Is the Affordable Care Act perpetuating a myth? Yes according to physician Luis Collar (who is also a novelist, the author of A Quiet Death). Dr. Collar outlines very nicely why “health insurance” as practiced in America is a very Bad Idea. Since it’s origins as a pathway for employers to get around FDR’s wage fixing, these contracts have been shaped by their special tax treatment. Since the employer-paid coverage is not taxed as income to the employee it has been used as a competitive hiring tool for over sixty years. It is like the Zombies, very hard to kill.
The bottom line is the ACA, aka Obamacare, was formulated to satisfy progressive backers of the Obama campaign. The design of ACA carefully avoided addressing any of the real and serious structural defects of the American insurance scheme:
- The tax exemption for employer-paid coverage
- The lack of a national competitive market
- The bundling of pre-paid routine care with catastrophic insurance coverage
- The high administrative costs of erecting a whole system that intermediates between consumer and provider
- The complete isolation of the consumer from knowledge of pricing, and largely from any knowledge of the quality of services provided.
I could go on, but Dr. Collar does such a nice job I’ll just quote these excerpts:
Whenever a discussion of health care policy is initiated, the importance of health insurance, of extending coverage, takes center stage. The need for insurance quickly becomes an undeniable truth, a universal imperative. And we never seem to question this premise enough before getting more patients fitted with shiny, new policies. This was precisely the case with the Affordable Care Act. But where is the evidence insurance plays any role in improving anyone’s health? Why is it assumed more coverage is always the answer, particularly for routine care? I would argue it is little more than a myth, one found nowhere else in our collective understanding of insurance.
Let’s consider our experience with insurance in other areas of our lives. In most states, it’s mandatory for drivers to carry automobile insurance. But it doesn’t reduce the incidence of accidents or extend the life of a vehicle, nor does it cover oil changes, car washes, flat tires, or any other form of maintenance or unfortunate mechanical reality. Similarly, homeowners insurance doesn’t cover the cost of repairs when your kids put a hole in the wall, the price of having your gutters cleaned, or the removal of mold due to leaky pipes or unsealed windows.
Why, then, do we expect health insurance to function any differently? There is no compelling evidence that insurance improves outcomes. In fact, of the few studies conducted, most have either failed to control for known determinants of health or shown, at best, a very tenuous relationship between the two. Access to health care matters, but we mistakenly assume more insurance is the best way to increase access. We believe coverage for routine medical care, for everything from checkups to preventive care procedures, improves our nation’s health. It does not; it only appears to because of numerous confounding variables.

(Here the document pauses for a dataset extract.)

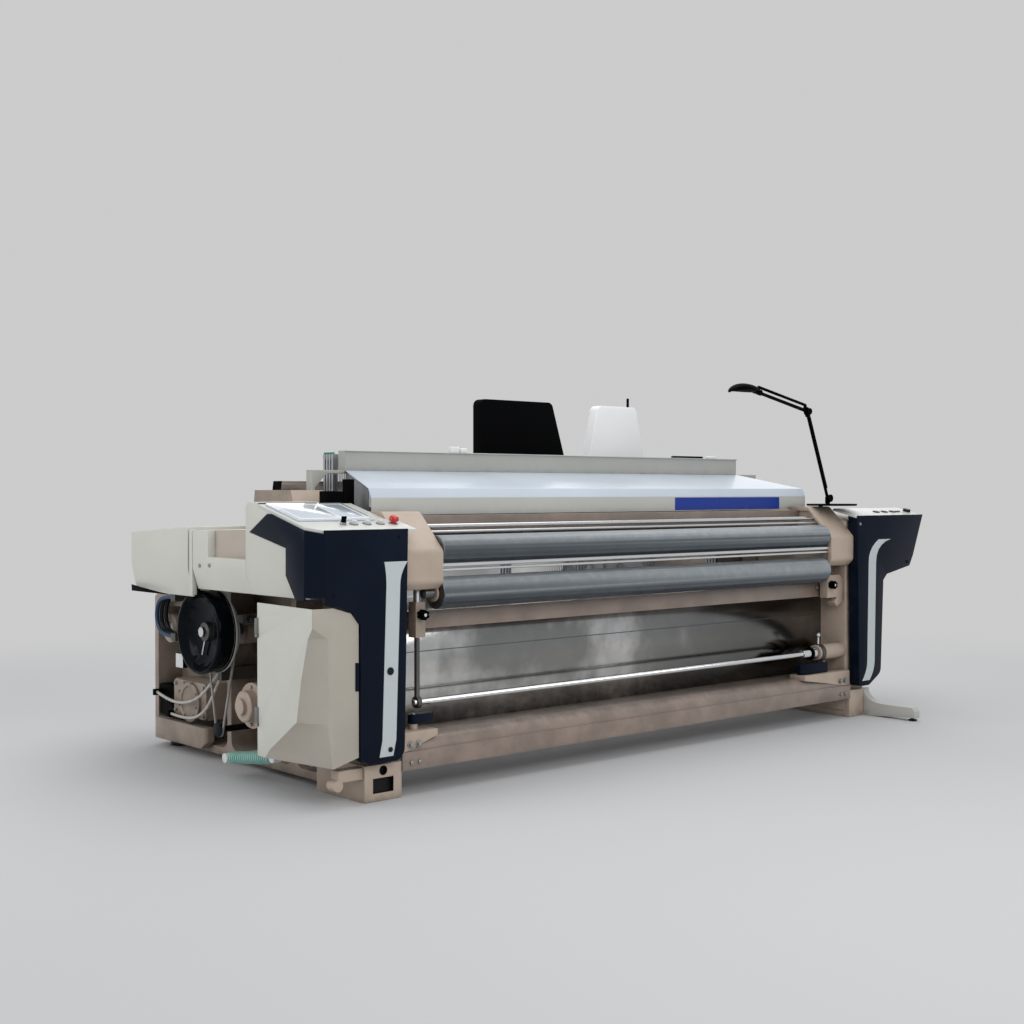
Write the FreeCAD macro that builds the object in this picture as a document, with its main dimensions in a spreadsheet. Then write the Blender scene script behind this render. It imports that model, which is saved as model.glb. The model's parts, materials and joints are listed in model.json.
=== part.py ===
import FreeCAD, Part
import math
import os
import Sketcher
from FreeCAD import Placement, Rotation, Vector

# Power loom, water-jet type, about four metres long.
# Loom co-ordinates: X = 0 on the centre line between the side frames, Y = 0 on
# the beat-up line with -Y towards the weaver, Z = 0 on the floor.  Every piece
# is drawn in these and then moved so that the frame's origin lies under the
# middle of the whole machine.  All sizes are in millimetres.

SIZES = {
    # how far the machine reaches from the centre line and the beat-up line
    "reach_left": 1927, "reach_right": 2100, "reach_front": 913, "reach_rear": 1385,
    # cast side frames: a web on the inner side with a flange all round it
    "frame_inner": 1484, "frame_width": 156, "frame_web": 30, "frame_flange": 34,
    "frame_front": 572, "frame_back": 1132, "frame_low": 30, "frame_shoulder": 1095,
    "frame_crest": 1204, "crest_front": 50, "crest_back": 230, "crest_draft": 40,
    "frame_nose": 1040, "nose_back": 350, "frame_deck": 900, "deck_back": 800, "frame_tail": 700, "bay_round": 45,
    "bay_split_front": 73, "bay_split_back": 447, "boss_wall": 38,
    # front feet, outrigger foot and levelling pads
    "foot_width": 178, "foot_depth": 328, "foot_tall": 142, "foot_front": 600,
    "foot_slot_long": 98, "foot_slot_tall": 58, "foot_slot_deep": 24, "foot_slot_low": 31,
    "foot_hole": 19, "foot_hole_high": 117, "lug_out": 114, "lug_low": 92, "lug_high": 136,
    "lug_front": 590, "lug_back": 540, "lug_eye": 22, "lug_eye_z": 79,
    "rigger_inner": 1612, "rigger_width": 48, "rigger_tall": 70, "rigger_root": 140,
    "rigger_run": 140,
    "rigger_sole": 16, "rigger_nose": 18, "pad_radius": 22, "pad_flange": 50,
    "pad_setback": 26, "rear_pad_inset": 110,
    # cross members between the side frames
    "seat": 0.3, "beam_wall": 8,
    "front_beam_front": 600, "front_beam_back": 392, "front_beam_low": 101,
    "front_beam_top": 232, "front_beam_round": 58, "front_beam_lip": 72, "lip_proud": 6,
    "breast_front": 500, "breast_back": 420, "breast_low": 642, "breast_top": 714,
    "girder_front": 470, "girder_back": 560, "girder_low": 90, "girder_top": 210,
    "tie_radius": 30, "tie_y": 250, "tie_z": 360,
    # top box beam with its flanges, and the arms that carry it
    "beam_half": 1311, "beam_front": 31, "beam_deep": 52, "beam_low": 1290, "beam_top": 1376,
    "beam_flange": 9, "beam_flange_thick": 5, "arm_thick": 15, "arm_post": 18,
    "arm_deep": 40, "arm_lap": 50, "arm_gusset": 60,
    # sloping front cover with its fascia
    "cover_half": 1441, "fascia_y": 341, "fascia_low": 1101, "fascia_top": 1173,
    "cover_nose_y": 322, "cover_nose_z": 1212, "cover_wall": 4, "cover_round": 8, "rail_front": 410,
    "rail_back": 352, "rail_under": 1030, "rail_over": 1099,
    "plate_left": 394, "plate_long": 821, "plate_tall": 62, "plate_thick": 2,
    # brackets that carry the rollers and guide bars
    "bracket_inner": 1291, "bracket_back": 350, "bracket_top": 1117, "bracket_knee_y": 468,
    "bracket_face_y": 621, "bracket_face_top": 963, "bracket_face_low": 838,
    "bracket_toe_y": 590, "bracket_toe_z": 808, "bracket_heel_z": 790, "bracket_round": 30,
    "bracket_groove": 7, "bracket_rim": 22, "bearing_wall": 14, "bearing_deep": 60, "run_clear": 0.05,
    # rollers and bars
    "take_up_y": 560, "take_up_z": 789, "take_up_radius": 65, "journal_radius": 20,
    "press_y": 565, "press_z": 965, "press_radius": 57, "roller_gap": 4,
    "bar_radius": 9, "rod_radius": 6, "bar_a_y": 500, "bar_a_z": 1057, "rod_a_y": 520,
    "rod_a_z": 1034, "bar_b_y": 602, "bar_b_z": 904, "rod_b_y": 602, "rod_b_z": 884,
    "bar_grip": 20,
    # stainless splash plate behind the cloth roller
    "splash_top": 706, "splash_bend": 392, "splash_low_y": 402,
    "splash_thick": 2.5, "splash_half": 1478,
    # cloth roller with its hangers, handles and cradles
    "cloth_y": 540, "cloth_z": 354, "cloth_radius": 12, "cloth_left": 1362,
    "cloth_right": 1262, "sleeve_radius": 22, "sleeve_long": 62, "hanger_x": 1362,
    "hanger_stem": 15, "hanger_seat": 830, "hanger_bar": 11, "hanger_eye": 24, "clamp_top": 757,
    "clamp_low": 615, "clamp_half": 24, "hook_reach": 84, "eye_long": 18,
    "knob_z": 707, "knob_radius": 21, "knob_long": 30, "knob_lobes": 6, "knob_spindle": 7,
    "socket_radius": 29, "socket_long": 51, "socket_boss": 40, "boss_bore": 60, "cradle_top": 250,
    "cradle_low": 168, "cradle_front": 600, "cradle_back": 502, "cradle_lip": 25,
    "cradle_reach": 384, "cradle_short": 180,
    "handle_half": 27, "handle_tip": 1111, "handle_at": 1322, "handle_z": 279,
    "short_half": 19, "short_tip": 1295, "short_at": 1390, "short_z": 292,
    "handle_deep": 44, "handle_pin": 9, "pin_head": 4,
    "lever_x": 1290, "lever_ring": 5, "lever_wide": 28, "lever_long": 92, "lever_radius": 6,
    "lever_ball": 12,
    # consoles at both front corners
    "console_face": 647, "rim_left": 1054, "rim_right": 1070, "console_inner": 1487,
    "column_low": 158, "column_width": 225, "column_taper": 18, "column_round": 48,
    "console_chamfer": 59, "console_shelf": 792, "console_dip": 745, "console_throat": 693, "console_belly": 768,
    "belly_left_x": 1829, "dip_left_x": 1752, "console_skin": 5, "mount_top": 1000,
    "mount_low": 300, "mount_inset": 16,
    "console_wall": 61, "cheek_thick": 4, "cheek_corner_y": 377, "cheek_top_y": 331, "cheek_top_z": 1112,
    "cheek_tip_y": 201, "cheek_tip_z": 1039, "cheek_neck_y": 462, "cheek_neck_top": 984,
    "cheek_neck_low": 880, "right_sill_x": 1972, "right_sill_z": 791, "right_slant_x": 2006,
    "right_slant_z": 847, "right_depth": 160, "dip_right_x": 1757, "dip_right_z": 752,
    "throat_right_x": 1724, "throat_right_z": 721, "foot_right_x": 1702,
    "foot_right_z": 226, "sole_right_x": 1594, "sole_right_z": 166, "right_back": 487,
    "stripe_thick": 3, "stripe_wide": 112, "stripe_narrow": 66, "stripe_margin": 4,
    "stripe_top": 928, "stripe_neck": 838, "stripe_foot": 242, "stripe_low": 179,
    "stripe_bend": 36, "stripe_lean": 20, "stripe_kick": 14, "plug_radius": 15, "plug_small": 10,
    "plug_x": 1576, "plug_high": 507, "plug_low": 205, "stripe_right_x": 1676,
    "stripe_right_top": 941, "stripe_right_neck": 820, "stripe_right_foot": 293,
    "stripe_right_low": 193, "stripe_sweep": 91, "stripe_tail": 45,
    # cream decks with the controls
    "deck_slope": 14.4, "deck_thick": 12, "deck_front": 640, "deck_end": 256,
    "deck_top": 1157, "lid_front": 515, "lid_back": 275, "lid_thick": 7, "lid_left": 1905,
    "lid_right": 1545, "button_y": 560, "button_radius": 11, "button_tall": 9,
    "button_travel": 4, "button_sink": 14, "button_gap": 0.3, "button_flange": 3, "button_x": 1683, "button_pitch": 63,
    "stop_x": 1494, "stop_radius": 19, "stop_neck": 11, "stop_tall": 24, "key_x": 1732,
    "key_radius": 12, "key_tall": 10, "key_bow": 22, "key_neck": 6,
    "deck_left_edge": 1923, "deck_inner": 1440, "tongue_back": 528, "deck_drop": 105,
    "right_deck_z": 1068, "right_deck_edge": 2090,
    "rocker_x": 1742, "rocker_pitch": 76, "rocker_count": 3, "rocker_wide": 36,
    "rocker_deep": 24, "rocker_tall": 6, "rocker_y": 575, "dial_x": 2050, "dial_radius": 21,
    "dial_tall": 16, "pilot_x": 1950, "pilot_radius": 8,
    # covers behind the consoles
    "cover_outer": 1923, "sheet": 4, "tall_back": 166, "tall_top": 1157,
    "tall_crease": 878, "cover_low": 793, "cover_tuck": 26, "mid_top_front": 1047,
    "mid_top_back": 1037, "mid_back": 256, "gap_back": 298, "gap_inset": 30,
    "rear_back": 805, "rear_top_front": 1050, "rear_top_back": 1018, "rear_crease": 877,
    "rear_low": 757, "pocket_back": 130, "pocket_low": 929, "pocket_deep": 34,
    "right_cover_top": 1040,
    # door below the left console
    "door_gap": 5, "door_fold_x": 1925, "door_face": 640, "door_nick": 3,
    "door_hinge_x": 1895, "door_hinge_y": 206, "door_top": 762,
    "door_low": 160, "door_low_front": 30, "door_sheet": 5, "notch": 12,
    "hinge_pin": 6, "hinge_knuckle": 11, "hinge_long": 60, "hinge_low": 290,
    "hinge_high": 640, "hinge_arm": 14, "latch_x": 1725, "latch_z": 442,
    "latch_tall": 109, "latch_wide": 16, "latch_thick": 3,
    # main shaft with its bowl wheel, belt pulley, motor and belt
    "shaft_y": 350, "shaft_z": 600, "shaft_radius": 25, "wheel_outer": 1850,
    "wheel_inner": 1758, "wheel_radius": 179, "wheel_wall": 15, "wheel_throat": 150,
    "wheel_lip": 6, "wheel_floor": 34, "wheel_hub": 40, "hub_proud": 26, "cap_radius": 21,
    "cap_long": 16, "ring_wide": 9, "spoke_radius": 5, "spoke_turn": 200,
    "pulley_outer": 1747, "pulley_wide": 24, "pulley_radius": 137, "groove_deep": 11,
    "groove_wide": 15, "groove_floor": 8, "motor_y": 366, "motor_z": 172,
    "motor_radius": 88, "motor_long": 260, "motor_flange": 98, "motor_flange_thick": 16,
    "motor_shaft": 14, "motor_shaft_in": 60, "motor_pulley": 32, "motor_fins": 16,
    "fin_tall": 8, "fin_thick": 5, "fan_cover": 50, "belt_wide": 6,
    "belt_proud": 1,
    # pump, let-off gearbox and valves on the left side frame
    "pump_y": 128, "pump_z": 300, "pump_neck": 62, "pump_flange": 96, "pump_flange_at": 1700,
    "pump_flange_thick": 20, "pump_hub": 66, "pump_hub_long": 44, "pump_cap": 34,
    "pump_cap_long": 16, "pump_bolts": 6, "pump_bolt": 7, "pump_bolt_ring": 80,
    "gearbox_y": 776, "gearbox_z": 250, "gearbox_wide": 296, "gearbox_tall": 164,
    "gearbox_thick": 12, "gearbox_cover": 90, "gearbox_dome": 14, "basin_front": 580,
    "basin_back": 1060, "basin_low": 48, "basin_top": 142, "basin_deep": 44,
    "valve_front": 935, "valve_back": 1090, "valve_low": 150, "valve_top": 290,
    "valve_deep": 122, "nozzle": 14, "tag_y": 886, "tag_z": 416, "tag_wide": 66,
    "tag_tall": 64, "tag_thick": 6,
    # hoses
    "ribbed_x": 1790, "ribbed_y": 176, "ribbed_z": 84, "ribbed_long": 330,
    "ribbed_lift": 8, "ribbed_radius": 26, "ribbed_root": 21, "ribbed_bore": 17,
    "ribbed_count": 20, "rib_wide": 8, "elbow_radius": 20, "elbow_in": 30, "elbow_arm": 15,
    "clear_radius": 7, "hose_in": 8, "port_split": 12.5, "bundle_radius": 10, "bundle_count": 3, "bundle_pitch": 23,
    "bundle_x": 1655, "bundle_y": 830, "bundle_z": 625, "bundle_bend": 90,
    "bundle_lead": 75, "clamp_thick": 40, "clamp_tall": 34, "port_y": 402, "port_z": 408,
    "port_deep": 208, "port_half": 28,
    # weaving parts between the side frames
    "sley_y": 20, "sley_z": 262, "sley_shaft": 32, "sword_x": 1380, "sword_thick": 26,
    "sword_wide": 70, "sley_half": 1400, "sley_front": 70, "sley_deep": 66,
    "sley_top": 1010, "sley_tall": 84, "reed_thick": 8, "reed_tall": 120, "reed_half": 1290,
    "reed_rib": 14, "reed_dish": 3,
    "heald_first": 152, "heald_pitch": 21, "heald_thick": 13, "heald_half": 1296,
    "heald_top": 1362, "heald_low": 560, "heald_rail": 52, "heald_stile": 22,
    "heald_stays": 4, "heald_stay": 8, "heald_cap": 22, "heald_lift": 42,
    "guide_low": 760, "guide_tall": 120, "guide_lap": 12, "guide_gap": 0.4,
    "warp_y": 985, "warp_z": 560, "warp_flange": 400, "warp_flange_thick": 16,
    "warp_barrel": 80, "warp_inner": 1240, "warp_journal": 30, "warp_hub": 130,
    "rest_y": 742, "rest_z": 968, "rest_radius": 45, "rest_journal": 18, "rest_arm": 40,
    "rest_arm_wide": 90, "rest_half": 1470,
    # covers standing behind the top beam
    "hood_y": 300, "hood_deep": 60, "rail_low": 1204, "rail_tall": 40, "rail_deep": 70,
    "rail_post": 40, "rail_lap": 40, "dark_left": 341, "dark_right": 268, "dark_top": 1652,
    "dark_draw": 66, "pale_left": 372, "pale_right": 849, "pale_top": 1650,
    "pale_draw": 27, "pale_lean": 75, "hood_round": 34, "hood_shell": 6, "stick_x": 726, "stick_radius": 7,
    "stick_long": 50,
    # small boxes on the left frame's shoulder
    "box_outer": 1580, "box_inner": 1500, "box_front": 230, "box_back": 170,
    "box_top": 1200, "slat_inner": 1446, "slat_top": 1249, "slat_thick": 10,
    # lamp
    "lamp_y": 500, "lamp_x": 1424, "lamp_z": 1162, "tray_x": 1460, "tray_radius": 132,
    "tray_low": 1126, "tray_thick": 6, "tray_post_y": 430, "tray_post": 12,
    "lamp_stem": 10, "lamp_fork": 20, "lamp_eye": 16, "lamp_eye_thick": 8, "lamp_cheek": 4,
    "lamp_gap": 1, "elbow_x": 1241,
    "elbow_z": 1616, "wrist_x": 837, "wrist_z": 1697, "arm_tube": 8, "lamp_pin": 4,
    "head_long": 226, "head_wide": 84, "head_tall": 44, "head_shell": 3, "head_tilt": 2,
    # small fasteners
    "screw_radius": 8, "screw_tall": 4,
}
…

What is known, however, is the total amount of money available for health care, generally some large percentage of our GDP. That number is static at any given time and cannot be magically increased. In fact, by definition, relegating any aspect of health care to insurance industry jurisdiction necessarily decreases the funds available at the bedside. These companies must extract a profit; that’s how capitalism works. Moreover, whenever the scope of coverage is increased, patients and physicians give up more control as to the nature, timing, and extent of the routine care provided.
All insurance, even health insurance, should be procured to protect one’s financial interests against catastrophic, unforeseen events. Engaging it for routine activities, including all but the most costly drug therapies and procedures, serves only to dilute valuable resources and relinquish essential control. Thankfully, Healthcare.gov offers some high deductible plans that encourage direct payment for routine care, but many of them are also HMO-type plans, plans where third parties determine the routine care that is or isn’t covered.
Physicians must regain the authority to decide what routine care patients need. Despite the increasingly popular, one-size-fits-all algorithms of evidence-based medicine, it remains a fact that, even for those of similar age, sex, race, and socioeconomic background, every patient is unique. We have conceded that the future of pharmacology points to personalized medicine, to therapies tailored to an individual’s unique genetic composition, and yet we continue to assume that generic algorithms should govern what is best for a particular patient.
(…snip…) We need to embrace a system where health insurance is procured only to protect patients’ financial interests against catastrophic injury or illness and routine, less expensive health care services are paid for directly by patients. This would require a fundamental change in how individuals view their responsibility for their own health, an increased awareness that routine care must be budgeted for like any other household expense. But this shift would help control costs and empower patients to purchase competitively priced services from independent primary care physicians free of unnecessary administrative burdens.